Questa sera si sapranno già i risultati del referendum che ha diviso la nazione. Sono 4,3 milioni, inclusi per la prima volta i sedicenni, gli scozzesi chiamati alle urne per esprimersi sulla fine dell’Unione con la Gran Bretagna. Secondo i principali centri di sondaggio, i «no» supererebbero i «sì» del 4%. Per gli exit-poll di Opinium e Icm, i «no» si attesterebbero al 52 e i «sì» al 48%. Una forbice consistente rispetto all’annunciato sorpasso dei favorevoli alla secessione della vigilia, ma ancora ristretta per far tirare un sospiro di sollievo ai detrattori della spartizione dell’isola.

Ma il premier scozzese Alex Salmond ci crede. Per il leader dei nazionalisti (Snp), questo referendum è l’«opportunità della vita»: la «più straordinaria campagna politica nella storia del paese». «Sì facciamolo», ha scritto in una lettera agli scozzesi Salmon. Dall’annuncio del 2012 che il referendum per l’indipendenza si sarebbe tenuto, il politico scozzese è stato il protagonista indiscusso della campagna referendaria. Non ha ceduto contro la coalizione tricefala Tory-Labour-LibDem ma ha lanciato strali contro tutti accusando Londra di complottare con le grandi società britanniche contro le ambizioni degli scozzesi e la Bbc di informazione parziale sul referendum. Ma forse Salmond ha spinto troppo il piede sull’acceleratore dell’indipendenza, tanto da essere accusato di pressioni e intimidazioni dal rettore dell’Università St. Andrews.

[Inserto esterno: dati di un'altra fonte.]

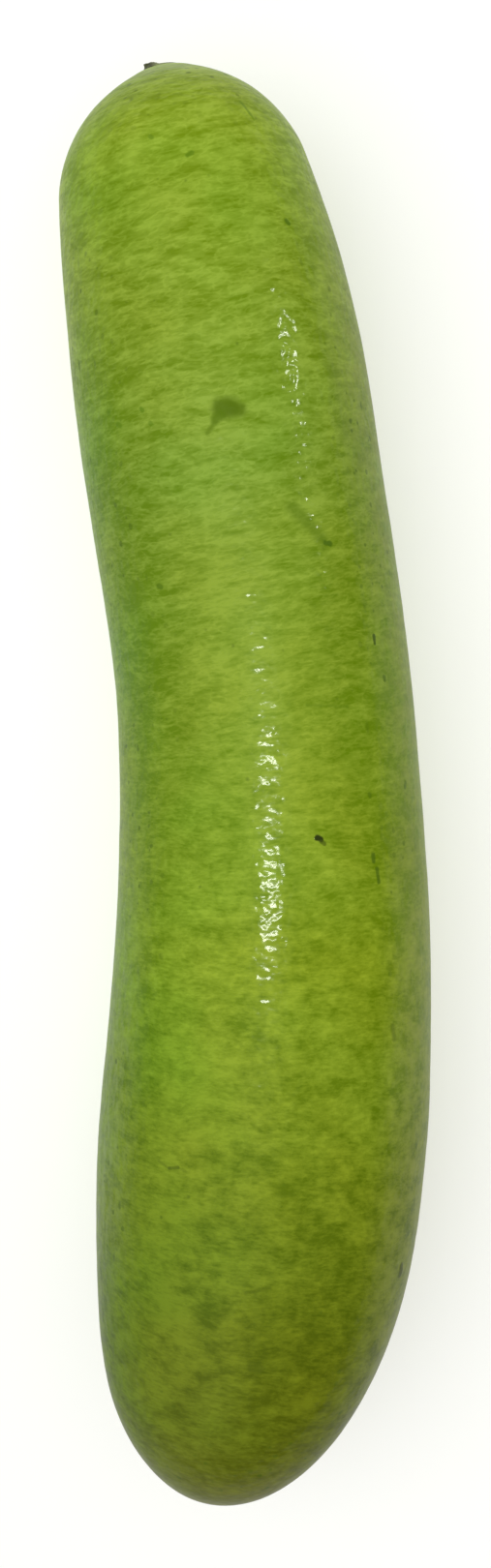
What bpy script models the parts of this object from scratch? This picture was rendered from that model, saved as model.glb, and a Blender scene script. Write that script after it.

L’accademico aveva denunciato conseguenze negative in caso di voto favorevole all’indipendenza della Scozia.

Eppure si è aperta ieri la corsa dell’ultim’ora dei leader della campagna referendaria per il «no» che hanno lanciato argomentazioni escatologiche sui danni economici e al sistema sanitario in caso di secessione. Dopo il richiamo da parte di Cameron di «non fare a pezzi la famiglia» inglese, anche il premier conservatore si è detto preoccupato per i risultati del voto, sebbene abbia assicurato di non voler dimettersi in caso di sconfitta (un inglese su tre vorrebbe che il leader Tory lasciasse Dawning Street in caso di vittoria dei secessionisti). Non solo, dopo Ed Miliband, leader dei labouristi, è stato contestato anche il ministro LibDem, Danny Alexander, azzittito in un comizio a Glasgow. Sulle rivelazioni di possibili tagli al sistema sanitario in Scozia (Nhs), subito dopo l’annuncio della vittoria dei «sì», sono piovute le smentite degli amministratori locali, incluso il ministro della Sanità scozzese, Alex Neil. Invece, ci ha provato l’ex premier Gordon Brown a dare un po’ di vigore alla campagna per il «no» opponendo al nazionalismo di Salmond un richiamo più generale al patriottismo inglese. Eppure non convincono i promotori della secessione le promesse bypartisan dai «vasti poteri» per il parlamento scozzese alla garanzia di «condivisione delle risorse» fino all’impegno nel riconoscere autonomia alla Scozia sul finanziamento dell’Nhs.

Tanto che votare per l’indipendenza non appare più un atto di tradimento della lotta di classe neppure per i comunisti inglesi. Come argomenta l’attivista (e artista) Billy Bragg dalle colonne del Guardian, tra i favorevoli all’indipedenza ci sono «compagni» non più contenti della direzione verso cui la Gran Bretagna sta andando, divisa tra povertà e ricchezza, con la predominanza dei privilegi per chi ha avuto accesso alle costose università, con troppo pochi parlamentari della working class a rappresentare i Labour.

E così, dopo 300 anni di Unione con la Gran Bretagna, il «matrimonio di convenienza» del 1707, potrebbe chiudersi in un incredibile divorzio, aprendo la strada alle beghe del passaggio dei poteri costituzionali, politici, economici, valutari, sulla permanenza nell’Unione europea che dovrebbero essere negoziati da domani in poi. L’estensione dei poteri scozzesi si era aperta nel 1999 a seguito di un referendum sulla devolution che aveva riaperto le porte del parlamento locale. Anche se gli scozzesi rifiuteranno la secessione, il referendum di oggi aprirà la questione fondamentale della politica inglese dopo la fine del tatcherismo (che fece partire proprio dalla Scozia la contestata poll tax): la crisi di rappresentanza dei partiti tradizionali e la conseguente crescita di nazionalismi e localismi, di cui il movimento scozzese è espressione. Non solo, l’estremo liberismo di Westminster dovrà prima o poi allarmare i politici laburisti che fin qui sono rimasti sordi a qualsiasi richiesta progressista della loro stessa base elettorale.